Oracle sources, who requested anonymity, said the change was made to ease software sales to small and midsize businesses. In those accounts, the company faces fierce competition with Microsoft SQL Server 2005. They said these SMB sales are largely "incremental" to Oracle and have mostly gone through Microsoft channels in the past.

But Oracle in the past year has inked distribution pacts with Tech Data, Ingram Micro and other partners to better penetrate SMBs via VARs and other partners.

Under pressure from Microsoft, Oracle changed from a pure per-processor licensing model in July 2005 and has tweaked that model a few times since.

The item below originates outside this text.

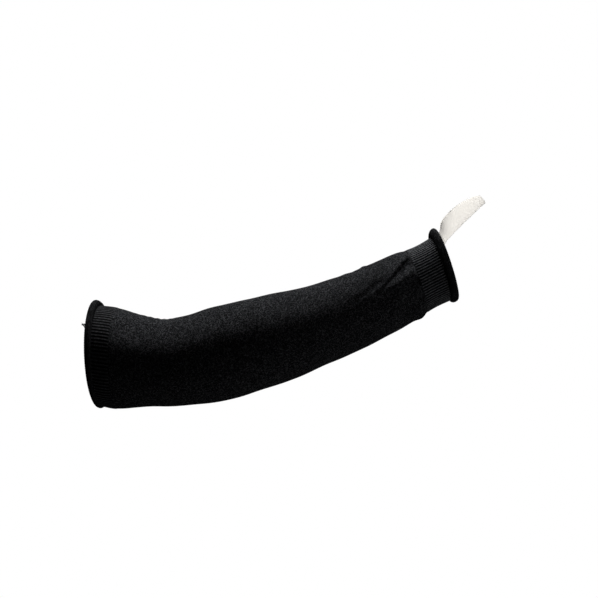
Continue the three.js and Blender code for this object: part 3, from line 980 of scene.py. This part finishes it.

The licensing news comes just after Microsoft released SQL Server Service Pack 2 and as it preps the launch of its own database update Oracle 11g. Partners expect that launch to happen this summer.

The licensing model for Oracle's Enterprise Database remains unchanged. In that arena, Oracle continues to multiply with the 0.50 multiplier for AMD or Intel cores. For Sun's UltraSPARC chip, the multiplier remains 0.25. And for other multicore processors, the multiplier remains 0.75.

Oracle's enterprise database was historically $40,000 per processor, and the Standard Edition was $15,000 per processor. So the addition of the core computation represented a significant price cut, although Oracle partners and rivals were quick to point out that discounting often made the list prices irrelevant in the old days.